Protesto defronte do Parlamento português esta quinta-feira (12.02)
Moradores da Cova da Moura, na periferia de Lisboa, saíram esta quinta-feira à rua para protestar contra a repressão policial. Dizem-se cansados da "forma preconceituosa" como a polícia portuguesa trata cidadãos negros.
A população residente na Cova da Moura, no concelho da Amadora, está indignada com a atuação da Polícia de Segurança Pública (PSP), que continua a praticar atos de violência e discriminação racial durante as patrulhas que faz àquele bairro da periferia de Lisboa, habitado na sua maioria por imigrantes de origem africana.
O mais recente episódio ocorreu na quinta-feira da semana passada (05.02), na esquadra da PSP de Alfragide. Cinco habitantes da Cova da Moura foram detidos quando, segundo dizem, tentavam obter informações sobre um jovem, habitante no mesmo bairro, que tinha sido preso nessa tarde. De acordo com a versão da polícia, o jovem terá atirado uma pedra contra uma carrinha policial.
Segundo relatos de jovens, os moradores, alguns deles ativistas defensores da tolerância e da não-violência, foram espancados naquela esquadra, sendo depois assistidos no hospital local.
Para reclamar justiça, apuramento de responsabilidades e respeito pela dignidade, muitos habitantes do subúrbio realizaram esta quinta-feira (12.02) uma manifestação pacífica em frente à Assembleia da República, em Lisboa.
"Atuação desumana" da polícia
Jakilson Pereira, um dos dirigentes da Associação Cultural "Moinho da Juventude", na Cova da Moura, presenciou o ocorrido na semana passada. A "atuação desumana" da polícia é preocupante e reflete claramente uma atitude racista, disse à DW África.
"São acontecimentos bastantes graves porque incluem um problema de racismo, um ódio racial muito forte, que levou à violência extrema contra algumas pessoas." Por isso, defende que "é preciso tomar medidas para um problema que já se arrasta há muitos anos."
Jakilson Pereira, que trabalha na área social, lembra que o Código Penal português não permite a tortura e lamenta que a polícia nunca tenha sido condenada pelos seus atos quando matou jovens negros. "Os agentes intimidam os residentes. Às vezes, para pedir uma identificação, encostam-te uma caçadeira ao peito", afirma.
O dirigente não quer que os jovens da comunidade cheguem a "um ponto de esgotamento de todas as soluções", sublinha. "Trabalhamos diariamente para mudar a vida desses jovens e não queremos que o nosso trabalho fique comprometido por alguém que simplesmente veio implantar esse ódio.
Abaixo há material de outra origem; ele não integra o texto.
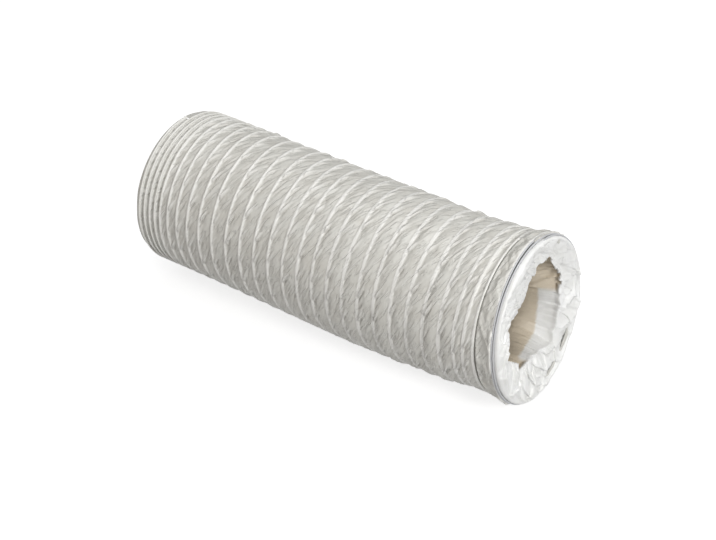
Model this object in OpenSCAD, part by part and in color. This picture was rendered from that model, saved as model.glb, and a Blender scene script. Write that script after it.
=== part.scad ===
// Flexible round duct: a thin PVC film sleeve carried by a spring wire helix.
// It lies on its side along X, pushed together for storage, and its gathered mouth faces +X.
// Millimetres, +Z up. The origin is on the floor, under the middle of the duct.

/* [Duct] */
// Inside radius of the sleeve, which slips over a spigot of nominal 125 mm
bore_r = 62.5; // [58:0.5:80]
// Thickness of the film, two plies welded together
film_t = 0.35; // [0.3:0.05:0.6]
// Length of film past the first turn of wire at the open end
hem = 2; // [2:0.5:8]
// How far the slack film and its wire draw in behind the mouth
draw_in = 1.6; // [1:0.1:3]

/* [Spring wire] */
// Radius of the rib: the wire with the film lap that is welded round it
rib_r = 1.1; // [0.8:0.1:1.2]
// Pitch of the turns in the loose middle of the duct
loose_pitch = 14.3; // [10:0.1:20]
// Number of loose turns
loose_turns = 15; // [8:1:16]
// Pitch of the turns that are pushed together at the open end
packed_pitch = 5.5; // [3:0.1:8]
// Number of turns pushed together at the open end
packed_turns = 4; // [3:1:5]
// Number of turns over which the pitch opens out from packed to loose
opening_turns = 5; // [2:1:6]
// Pitches of the turns that close up before the crumpled band, the loose turns' neighbour first
closing_pitches = [13.2, 9.5, 5.8];
// Width of the crumpled band of film behind the rim
crumple_pitch = 14; // [8:0.1:20]
// Pitch of the turns that lie against each other at the rim
nested_pitch = 2.4; // [2.4:0.1:4]

/* [Mouth] */
// Radius of the soft roll of film at the rim
rim_roll = 3; // [2:0.5:5]
// How far the gathered film has sunk into the duct at the ragged opening
mouth_sink = 6; // [3:0.5:12]
// Height of the folds in the gathered film
fold_h = 1.2; // [0:0.1:2]
// Depth at which the film that is tucked in leans furthest into the duct
tuck_lean = 34; // [20:1:38]
// Depth at which the film that is tucked in ends
tuck_end = 43; // [40:1:55]
// Corners of the gathered film: angle from the top towards -Y, then the share of the inside radius
// at the ragged opening, at the depth of the furthest lean and at the end
corners = [
    [-178, 0.53, 0.6, 0.76], [-142, 0.77, 0.58, 0.72], [-126, 0.7, 0.57, 0.72],
    [-107, 0.66, 0.6, 0.74], [-72, 0.73, 0.66, 0.78], [-55, 0.67, 0.7, 0.8], [-36, 0.75, 0.72, 0.82],
    [-11, 0.67, 0.74, 0.83], [12, 0.5, 0.68, 0.8], [57, 0.48, 0.7, 0.82], [71, 0.67, 0.76, 0.84],
    [87, 0.61, 0.74, 0.84], [106, 0.7, 0.76, 0.84], [136, 0.56, 0.7, 0.82], [143, 0.64, 0.72, 0.82],
    [152, 0.57, 0.68, 0.8], [182, 0.53, 0.6, 0.76]];

/* [Hidden] */
steps_per_turn = 30;
rib_sides = 6;
opening_ease = 0.75;
gather_columns = 60;
// The gathered film is its own solid and stops this close to the roll.
seam_gap = 0.02;
film_colour = [0.91, 0.91, 0.89];
rib_colour = [0.95, 0.95, 0.93];

sleeve_r = bore_r + film_t;
// A chord between two stations dips towards the axis, so the stations stand off by that much.
station_r = (sleeve_r + rib_r + 0.02) / cos(180 / steps_per_turn);
axis_h = station_r + rib_r;
// Depth from the mouth, and how much the sleeve is drawn in there.
draw_depths = [[0, 0], [12, 0], [24, draw_in], [50, draw_in], [75, 0]];

// One pitch for each turn, from the open end to the mouth.
opening_pitches = [for (k = [1:opening_turns])
    packed_pitch + (loose_pitch - packed_pitch) * pow(k / (opening_turns + 1), opening_ease)];
pitches = concat(
    [for (k = [1:packed_turns]) packed_pitch],
    opening_pitches,
    [for (k = [1:loose_turns]) loose_pitch],
    closing_pitches,
    [crumple_pitch, nested_pitch, nested_pitch]);
turns = len(pitches);

function sum_to(list, n) = n <= 0 ? 0 : list[n - 1] + sum_to(list, n - 1);
starts = [for (k = [0:turns]) sum_to(pitches, k)];
duct_length = hem + rib_r + starts[turns] + rib_r;
far_x = -duct_length / 2;
mouth_x = duct_length / 2;
// Radius at which the roll of the rim turns into the gathered film
flat_r = sleeve_r - rim_roll;

function drawn_in(x) = lookup(mouth_x - x, draw_depths);

// Pitch eases from one turn into the next, so the wire has no kink.
function eased(t) = t * t * (3 - 2 * t);
function slope_at(k) = (pitches[max(k - 1, 0)] + pitches[min(k, turns - 1)]) / 2;
function along(turn) =
    let (k = min(floor(turn), turns - 1), t = turn - k,
         a = starts[k], b = starts[k + 1], m = slope_at(k), n = slope_at(k + 1))
    a * (1 - eased(t)) + b * eased(t) + m * t * (1 - t) * (1 - t) - n * t * t * (1 - t);

// Points of the rib's section at one station of the right-handed helix.
function station(i) =
    let (turn = i / steps_per_turn, angle = 360 * turn,
         x = far_x + hem + rib_r + along(turn), middle = station_r - drawn_in(x))
    [for (j = [0:rib_sides - 1])
        let (a = 360 * j / rib_sides, r = middle + rib_r * cos(a))
        [x + rib_r * sin(a), -r * sin(angle), r * cos(angle)]];

module spring_wire() {
    last = turns * steps_per_turn;
    points = [for (i = [0:last]) each station(i)];
    sides = [for (i = [0:last - 1], j = [0:rib_sides - 1])
        let (p = i * rib_sides + j, q = i * rib_sides + (j + 1) % rib_sides)
        [p, p + rib_sides, q + rib_sides, q]];
    start_cap = [for (j = [0:rib_sides - 1]) j];
    end_cap = [for (j = [rib_sides - 1:-1:0]) last * rib_sides + j];
    color(rib_colour)
        translate([0, 0, axis_h])
        polyhedron(points, concat([start_cap], sides, [end_cap]));
}

// Half section of the wall, which draws in behind the mouth.
module wall_section() {
    bends = [
        [bore_r, far_x],
        for (k = [len(draw_depths) - 1:-1:1]) [bore_r - draw_depths[k][1], mouth_x - draw_depths[k][0]],
        [bore_r, mouth_x - rim_roll]];
    polygon(concat([for (b = bends) b + [film_t, 0]], [for (k = [len(bends) - 1:-1:0]) bends[k]]));
}

// Half section of the soft roll at the rim.
module roll_section() {
    translate([flat_r, mouth_x - rim_roll]) intersection() {
        difference() {
            circle(rim_roll, $fn = 48);
            circle(rim_roll - film_t, $fn = 48);
        }
        square(rim_roll);
    }
}

// Share of the inside radius at an angle: column 1 at the opening, 2 at the lean, 3 at the end.
function share(a, column) =
    lookup(a > 182 ? a - 360 : a, [for (c = corners) [c[0], c[column]]]);
function fold(a) = fold_h * (sin(7 * a + 30) + sin(11 * a)) / 2;

// Front of the gathered film at an angle, as radius and depth, from the roll to the tucked end.
function front(a, k) =
    k == 0 ? [flat_r - seam_gap, 0] :
    k == 1 ? [(flat_r + bore_r * share(a, 1)) / 2, mouth_sink * 0.4 + fold(a)] :
    k == 2 ? [bore_r * share(a, 1), mouth_sink] :
    k == 3 ? [bore_r * share(a, 2), tuck_lean] :
    [bore_r * share(a, 3), tuck_end];
// The back of the film lies this far behind its front, as radius and depth.
backs = film_t * [[0, 1], [0, 1], [0.7, 0.7], [1, 0], [1, 0]];

// Film gathered in from the roll to the ragged opening and tucked back down inside the duct.
module gathered_film() {
    n = gather_columns;
    last = len(backs) - 1;
    profile = [for (k = [0:last]) [k, 0], for (k = [last:-1:0]) [k, 1]];
    rings = len(profile);
    points = [for (s = profile, i = [0:n - 1])
        let (a = 360 * i / n - 177, p = front(a, s[0]) + s[1] * backs[s[0]])
        [-p[0] * cos(a), -p[0] * sin(a), mouth_x - p[1]]];
    faces = [for (k = [0:rings - 1], i = [0:n - 1], half = [0, 1])
        let (a = k * n + i, b = k * n + (i + 1) % n,
             c = (k + 1) % rings * n + (i + 1) % n, d = (k + 1) % rings * n + i)
        half == 0 ? [a, c, b] : [a, d, c]];
    polyhedron(points, faces);
}

module film_sleeve() {
    color(film_colour)
        translate([0, 0, axis_h])
        rotate([0, 90, 0]) {
            rotate_extrude($fn = 120) wall_section();
            rotate_extrude($fn = 120) roll_section();
            gathered_film();
        }
}

film_sleeve();
spring_wire();
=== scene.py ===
"""Flexible round duct of thin white PVC film on a spring wire, lying pushed together."""

import math

import bpy
import numpy as np
from mathutils import Matrix, Vector


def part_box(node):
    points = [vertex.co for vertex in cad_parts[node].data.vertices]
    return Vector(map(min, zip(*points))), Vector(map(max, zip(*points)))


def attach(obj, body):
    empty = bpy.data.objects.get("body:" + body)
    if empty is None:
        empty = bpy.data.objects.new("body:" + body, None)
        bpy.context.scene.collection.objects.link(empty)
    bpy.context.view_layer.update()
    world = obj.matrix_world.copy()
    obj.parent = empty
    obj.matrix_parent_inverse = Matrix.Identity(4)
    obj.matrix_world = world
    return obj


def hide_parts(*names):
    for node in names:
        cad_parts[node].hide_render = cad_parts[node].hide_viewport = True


bl_info = {
    "name": "Flexible Duct Dressing",
    "version": (1, 0, 0),
    "blender": (4, 5, 0),
    "location": "3D View > Sidebar > Duct",
    "description": "Dresses the frame of a pushed-together flexible duct in creased film",
    "category": "Object",
}

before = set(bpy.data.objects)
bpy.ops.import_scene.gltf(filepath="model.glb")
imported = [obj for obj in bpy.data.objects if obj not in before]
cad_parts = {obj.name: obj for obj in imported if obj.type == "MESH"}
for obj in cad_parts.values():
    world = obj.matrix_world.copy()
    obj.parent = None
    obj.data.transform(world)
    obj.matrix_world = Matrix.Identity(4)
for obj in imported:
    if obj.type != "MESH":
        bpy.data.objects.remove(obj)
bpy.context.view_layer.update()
SLEEVE_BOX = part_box("film_sleeve")
MM = 0.001

# Pitches of the turns of wire from the open end to the mouth, in mm, as the CAD part winds them:
# packed, opening, loose, closing, then the crumpled band and two that lie against each other.
PACKED_PITCH = 5.5
LOOSE_PITCH = 14.3
OPENING = [PACKED_PITCH + (LOOSE_PITCH - PACKED_PITCH) * (k / 6) ** 0.75 for k in range(1, 6)]
CLOSING = [13.2, 9.5, 5.8]
RIM = [14.0, 2.4, 2.4]
PITCHES = np.array([PACKED_PITCH] * 4 + OPENING + [LOOSE_PITCH] * 15 + CLOSING + RIM) * MM
TURNS = len(PITCHES)
STARTS = np.concatenate([[0.0], np.cumsum(PITCHES)])
CRUMPLED_TURN = TURNS - 3
# As it lies in the photograph, the loose turns sit a few mm further from the mouth: depth behind
# the rim, how far further, and the width of the crumpled band that this leaves, all in mm.
SHIFT_DEPTHS = [6, 20.5, 120, 200, 300, 341]
SHIFTS = [0, 3.5, 3.7, 2.6, 1.0, 0]
CRUMPLED_WIDTH = 17.5
# The open end's hem and the wire's own half width come before the first turn of wire.
HEM = 3.1 * MM

# Corners of the gathered film: angle from the top towards -Y in degrees, then the share of the
# inside radius at the ragged opening, where the tucked film leans furthest in, and at its end.
INSIDE_RADIUS = 62.5 * MM
CORNERS = np.array([
    (-178, 0.53, 0.60, 0.76), (-142, 0.77, 0.58, 0.72), (-126, 0.70, 0.57, 0.72),
    (-107, 0.66, 0.60, 0.74), (-72, 0.73, 0.66, 0.78), (-55, 0.67, 0.70, 0.80),
    (-36, 0.75, 0.72, 0.82), (-11, 0.67, 0.74, 0.83), (12, 0.50, 0.68, 0.80),
    (57, 0.48, 0.70, 0.82), (71, 0.67, 0.76, 0.84), (87, 0.61, 0.74, 0.84),
    (106, 0.70, 0.76, 0.84), (136, 0.56, 0.70, 0.82), (143, 0.64, 0.72, 0.82),
    (152, 0.57, 0.68, 0.80), (182, 0.53, 0.60, 0.76),
])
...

Ninguém quer que a polícia deixe de vir aqui e ninguém quer interferir no trabalho da polícia. Essa violência tem de parar."
Mamadou Ba, da SOS Racismo
"Comportamento injustificado"
Mamadou Mba, dirigente da SOS Racismo, também denuncia o "comportamento injustificado" dos agentes policiais nos bairros habitados por negros. "A área metropolitana de Lisboa é a única área do país onde há bairros periféricos, mas a atuação da polícia pública em Portugal, uma actuação violenta, só se verifica nos bairros da área metropolitana de Lisboa. É um facto", argumenta o ativista.
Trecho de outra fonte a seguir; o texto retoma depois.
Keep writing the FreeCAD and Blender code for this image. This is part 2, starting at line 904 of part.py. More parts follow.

Das dezenas de jovens mortos nos últimos dez anos por atuação arbitrária e abusiva da polícia, metade é de ascendência africana, acrescenta Mamadou Mba. Daí a manifestação pacífica, reforça o dirigente associativo.
O protesto também pretendia desafiar os partidos com assento parlamentar "para que definitivamente se perceba que não é aceitável que as forças de segurança que têm a incumbência de atuar em casos excepcionais atuem de forma permanente nos bairros periféricos onde residem negros. E sobretudo que o façam de uma forma racista". Por isso, sublinha, é importante definir "políticas que possam pôr cobro a isto".
Por outro lado, Mamadou Mba critica o posicionamento de alguns órgãos de comunicação social em Portugal, que a seu ver têm tentado criar uma narrativa contra os factos, estigmatizando os jovens negros, alguns da associação "Moinho da Juventude", a quem chamaram de "bando de vândalos".
Apelo ao Governo
Mamadou Mba e Jakilson Pereira apelam ao Governo português para tomar medidas para travar as agressões nos chamados bairros problemáticos, onde são violados sistematicamente os direitos humanos.
As associações exigem justiça, querem que os autores da tortura contra os jovens sejam responsabilizados e que o julgamento dos factos não seja levado a cabo com base em "mitos do passado" criados sobre o bairro.
Várias associações e organizações não-governamentais, como o Observatório do Controlo e da Repressão, que acompanharam os acontecimentos na Cova da Moura, também exortam as instituições do Estado a obedecerem aos princípios de respeito pelos direitos humanos.